Identify, in the records below, every line where the string "that" appears, and copy each such line.

○ ○ ○

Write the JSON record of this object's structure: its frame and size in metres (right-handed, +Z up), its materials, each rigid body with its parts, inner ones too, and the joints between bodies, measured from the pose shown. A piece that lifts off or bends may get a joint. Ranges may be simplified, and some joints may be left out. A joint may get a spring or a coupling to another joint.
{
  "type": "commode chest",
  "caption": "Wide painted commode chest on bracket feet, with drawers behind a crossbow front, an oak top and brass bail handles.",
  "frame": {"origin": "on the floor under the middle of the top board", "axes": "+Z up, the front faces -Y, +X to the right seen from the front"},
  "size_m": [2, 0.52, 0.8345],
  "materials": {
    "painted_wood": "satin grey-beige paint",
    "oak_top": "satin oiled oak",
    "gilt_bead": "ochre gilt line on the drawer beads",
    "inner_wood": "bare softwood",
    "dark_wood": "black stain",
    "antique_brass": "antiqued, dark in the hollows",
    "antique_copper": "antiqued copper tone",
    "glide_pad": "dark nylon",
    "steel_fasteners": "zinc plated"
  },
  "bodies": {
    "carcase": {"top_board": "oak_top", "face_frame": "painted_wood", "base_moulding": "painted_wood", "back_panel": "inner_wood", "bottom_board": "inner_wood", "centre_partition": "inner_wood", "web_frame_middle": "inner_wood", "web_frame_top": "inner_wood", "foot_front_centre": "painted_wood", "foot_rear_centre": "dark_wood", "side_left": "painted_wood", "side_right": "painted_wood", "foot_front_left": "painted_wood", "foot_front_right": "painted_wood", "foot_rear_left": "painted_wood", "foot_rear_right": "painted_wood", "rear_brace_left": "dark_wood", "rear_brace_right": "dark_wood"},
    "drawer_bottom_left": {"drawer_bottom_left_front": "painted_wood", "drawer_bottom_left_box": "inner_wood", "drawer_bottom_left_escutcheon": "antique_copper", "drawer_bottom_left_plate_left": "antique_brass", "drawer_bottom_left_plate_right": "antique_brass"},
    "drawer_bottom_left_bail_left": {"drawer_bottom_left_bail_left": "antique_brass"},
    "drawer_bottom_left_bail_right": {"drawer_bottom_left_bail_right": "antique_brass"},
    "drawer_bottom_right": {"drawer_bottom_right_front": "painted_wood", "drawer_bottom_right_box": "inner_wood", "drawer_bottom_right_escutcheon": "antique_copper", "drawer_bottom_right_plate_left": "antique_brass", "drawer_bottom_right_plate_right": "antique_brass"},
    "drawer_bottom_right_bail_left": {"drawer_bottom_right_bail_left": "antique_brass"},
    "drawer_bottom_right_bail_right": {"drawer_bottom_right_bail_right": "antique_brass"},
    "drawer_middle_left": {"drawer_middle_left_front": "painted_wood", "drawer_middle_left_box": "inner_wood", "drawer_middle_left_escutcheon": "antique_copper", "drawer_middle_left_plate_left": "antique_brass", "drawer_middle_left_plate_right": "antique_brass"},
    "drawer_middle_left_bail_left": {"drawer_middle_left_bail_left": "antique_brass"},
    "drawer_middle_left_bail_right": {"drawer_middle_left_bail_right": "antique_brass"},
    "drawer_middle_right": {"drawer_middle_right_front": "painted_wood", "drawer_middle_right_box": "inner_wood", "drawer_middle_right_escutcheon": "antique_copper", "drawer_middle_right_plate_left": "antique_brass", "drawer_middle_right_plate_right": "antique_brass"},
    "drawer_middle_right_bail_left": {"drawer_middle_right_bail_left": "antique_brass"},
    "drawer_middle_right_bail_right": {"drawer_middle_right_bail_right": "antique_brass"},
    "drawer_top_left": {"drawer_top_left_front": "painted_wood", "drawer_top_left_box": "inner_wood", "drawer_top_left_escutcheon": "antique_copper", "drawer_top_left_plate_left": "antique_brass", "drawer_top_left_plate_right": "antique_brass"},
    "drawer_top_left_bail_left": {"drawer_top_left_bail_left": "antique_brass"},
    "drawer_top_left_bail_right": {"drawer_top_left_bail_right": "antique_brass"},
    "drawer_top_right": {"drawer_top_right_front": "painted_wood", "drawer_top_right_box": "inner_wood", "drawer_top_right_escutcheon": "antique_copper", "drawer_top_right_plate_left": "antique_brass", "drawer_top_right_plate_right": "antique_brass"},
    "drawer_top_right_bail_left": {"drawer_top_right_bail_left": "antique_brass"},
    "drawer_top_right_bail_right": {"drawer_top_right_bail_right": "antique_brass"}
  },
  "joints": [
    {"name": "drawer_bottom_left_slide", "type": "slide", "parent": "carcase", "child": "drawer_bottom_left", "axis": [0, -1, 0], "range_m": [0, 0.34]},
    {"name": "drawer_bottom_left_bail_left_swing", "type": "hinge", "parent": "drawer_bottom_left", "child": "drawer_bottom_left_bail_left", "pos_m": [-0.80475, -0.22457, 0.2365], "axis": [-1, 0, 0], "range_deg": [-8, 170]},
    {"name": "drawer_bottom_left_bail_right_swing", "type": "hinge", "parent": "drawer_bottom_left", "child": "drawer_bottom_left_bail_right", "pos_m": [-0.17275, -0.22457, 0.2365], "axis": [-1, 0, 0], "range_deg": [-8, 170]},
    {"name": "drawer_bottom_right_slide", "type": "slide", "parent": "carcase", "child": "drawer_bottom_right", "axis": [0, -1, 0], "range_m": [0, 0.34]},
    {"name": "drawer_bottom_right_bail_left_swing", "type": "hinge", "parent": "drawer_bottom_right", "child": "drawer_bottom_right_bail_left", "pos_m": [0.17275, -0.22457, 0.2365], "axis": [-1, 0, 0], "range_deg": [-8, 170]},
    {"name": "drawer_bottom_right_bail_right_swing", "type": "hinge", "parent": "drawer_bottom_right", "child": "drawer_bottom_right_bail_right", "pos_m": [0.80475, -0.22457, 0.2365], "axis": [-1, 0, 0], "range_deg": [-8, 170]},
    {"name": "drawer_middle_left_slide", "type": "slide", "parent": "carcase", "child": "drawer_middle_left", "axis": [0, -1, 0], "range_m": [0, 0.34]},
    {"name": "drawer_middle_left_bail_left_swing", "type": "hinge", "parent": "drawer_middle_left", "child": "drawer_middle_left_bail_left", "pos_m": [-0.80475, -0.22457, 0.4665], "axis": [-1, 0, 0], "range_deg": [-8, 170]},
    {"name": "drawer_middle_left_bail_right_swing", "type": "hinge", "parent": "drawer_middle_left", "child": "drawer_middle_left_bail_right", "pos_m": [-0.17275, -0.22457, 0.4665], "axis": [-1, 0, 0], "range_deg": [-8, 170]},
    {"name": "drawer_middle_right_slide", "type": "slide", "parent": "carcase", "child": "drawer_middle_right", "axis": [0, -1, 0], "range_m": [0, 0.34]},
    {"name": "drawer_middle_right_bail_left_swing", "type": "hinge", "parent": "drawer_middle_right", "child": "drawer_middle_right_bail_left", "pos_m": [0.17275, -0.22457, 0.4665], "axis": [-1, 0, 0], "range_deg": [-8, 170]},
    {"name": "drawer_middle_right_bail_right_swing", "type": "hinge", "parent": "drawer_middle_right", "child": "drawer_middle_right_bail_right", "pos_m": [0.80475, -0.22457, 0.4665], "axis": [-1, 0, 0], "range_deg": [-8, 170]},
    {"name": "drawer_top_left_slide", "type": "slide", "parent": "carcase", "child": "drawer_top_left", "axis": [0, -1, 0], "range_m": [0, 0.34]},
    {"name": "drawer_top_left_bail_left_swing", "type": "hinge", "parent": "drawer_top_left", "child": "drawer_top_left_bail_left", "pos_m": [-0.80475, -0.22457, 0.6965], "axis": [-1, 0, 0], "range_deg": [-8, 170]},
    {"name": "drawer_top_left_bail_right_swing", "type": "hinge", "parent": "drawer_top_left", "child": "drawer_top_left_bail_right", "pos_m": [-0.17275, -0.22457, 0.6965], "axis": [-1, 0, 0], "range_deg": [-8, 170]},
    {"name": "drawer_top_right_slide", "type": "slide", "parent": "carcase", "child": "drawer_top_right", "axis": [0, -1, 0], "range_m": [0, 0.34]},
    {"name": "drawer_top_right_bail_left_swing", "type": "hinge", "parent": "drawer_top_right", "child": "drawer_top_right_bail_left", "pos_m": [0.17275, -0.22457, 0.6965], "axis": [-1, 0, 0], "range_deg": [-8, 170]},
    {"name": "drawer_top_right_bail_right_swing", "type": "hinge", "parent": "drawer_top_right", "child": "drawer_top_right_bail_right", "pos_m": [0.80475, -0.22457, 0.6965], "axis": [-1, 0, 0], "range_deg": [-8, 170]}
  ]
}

○ ○ ○

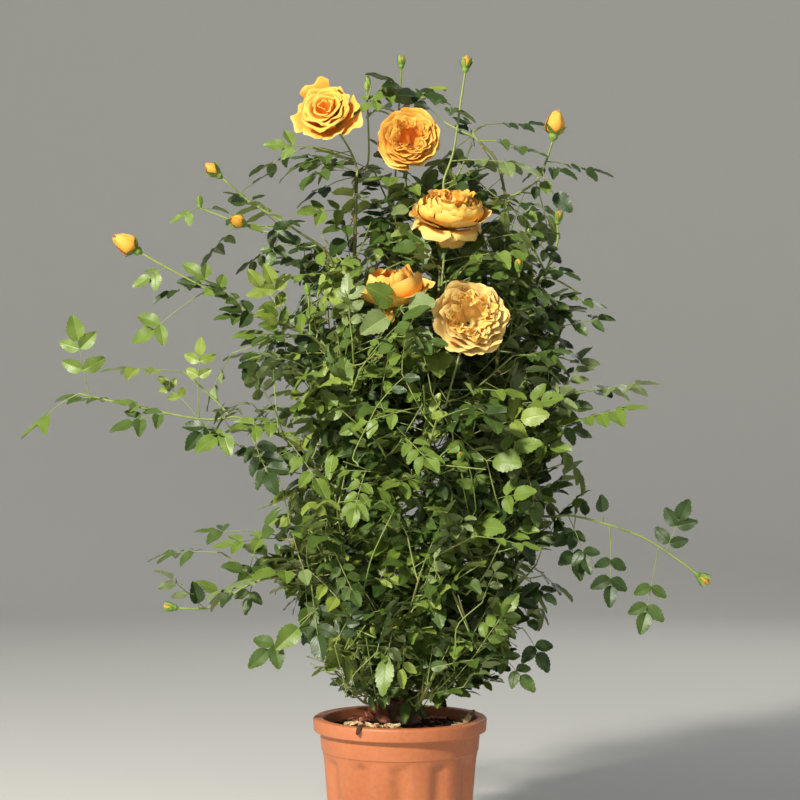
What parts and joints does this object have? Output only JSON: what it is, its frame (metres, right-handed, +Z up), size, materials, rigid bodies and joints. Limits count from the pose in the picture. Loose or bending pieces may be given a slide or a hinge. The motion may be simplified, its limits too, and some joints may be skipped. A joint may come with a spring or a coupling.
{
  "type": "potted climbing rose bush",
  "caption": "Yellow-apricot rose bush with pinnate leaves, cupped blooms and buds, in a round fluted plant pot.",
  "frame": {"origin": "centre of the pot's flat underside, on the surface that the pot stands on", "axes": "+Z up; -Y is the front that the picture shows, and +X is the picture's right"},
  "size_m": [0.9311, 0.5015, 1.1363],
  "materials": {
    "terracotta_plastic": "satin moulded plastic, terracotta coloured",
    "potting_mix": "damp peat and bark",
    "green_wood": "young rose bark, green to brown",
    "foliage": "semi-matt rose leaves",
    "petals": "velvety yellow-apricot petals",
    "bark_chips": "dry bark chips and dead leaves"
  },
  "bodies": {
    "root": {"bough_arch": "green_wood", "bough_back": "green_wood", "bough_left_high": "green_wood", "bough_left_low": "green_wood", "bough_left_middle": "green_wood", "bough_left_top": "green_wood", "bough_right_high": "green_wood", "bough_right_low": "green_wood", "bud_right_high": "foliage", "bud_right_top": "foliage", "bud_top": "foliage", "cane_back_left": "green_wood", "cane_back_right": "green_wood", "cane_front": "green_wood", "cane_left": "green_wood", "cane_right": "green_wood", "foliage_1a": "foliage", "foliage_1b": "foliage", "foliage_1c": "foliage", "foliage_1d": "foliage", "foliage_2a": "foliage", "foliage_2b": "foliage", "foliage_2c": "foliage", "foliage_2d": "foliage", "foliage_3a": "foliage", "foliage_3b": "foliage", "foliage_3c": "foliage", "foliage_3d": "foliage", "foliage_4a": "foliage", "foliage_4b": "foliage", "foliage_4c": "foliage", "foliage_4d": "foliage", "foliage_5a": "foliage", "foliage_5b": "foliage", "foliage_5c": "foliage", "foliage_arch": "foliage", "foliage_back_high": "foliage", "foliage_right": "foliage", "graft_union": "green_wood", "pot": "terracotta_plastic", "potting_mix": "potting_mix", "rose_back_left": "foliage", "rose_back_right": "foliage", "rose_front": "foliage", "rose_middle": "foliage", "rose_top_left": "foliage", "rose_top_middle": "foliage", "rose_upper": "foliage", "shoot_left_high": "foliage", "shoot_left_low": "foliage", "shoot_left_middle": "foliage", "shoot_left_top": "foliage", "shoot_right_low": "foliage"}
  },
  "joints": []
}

○ ○ ○

Completed task:
Write the JSON record of this object's structure: its frame and size in metres (right-handed, +Z up), its materials, each rigid body with its parts, inner ones too, and the joints between bodies, measured from the pose shown. A piece that lifts off or bends may get a joint. Ranges may be simplified, and some joints may be left out. A joint may get a spring or a coupling to another joint.
  "frame": {"origin": "centre of the pot's flat underside, on the surface that the pot stands on", "axes": "+Z up; -Y is the front that the picture shows, and +X is the picture's right"},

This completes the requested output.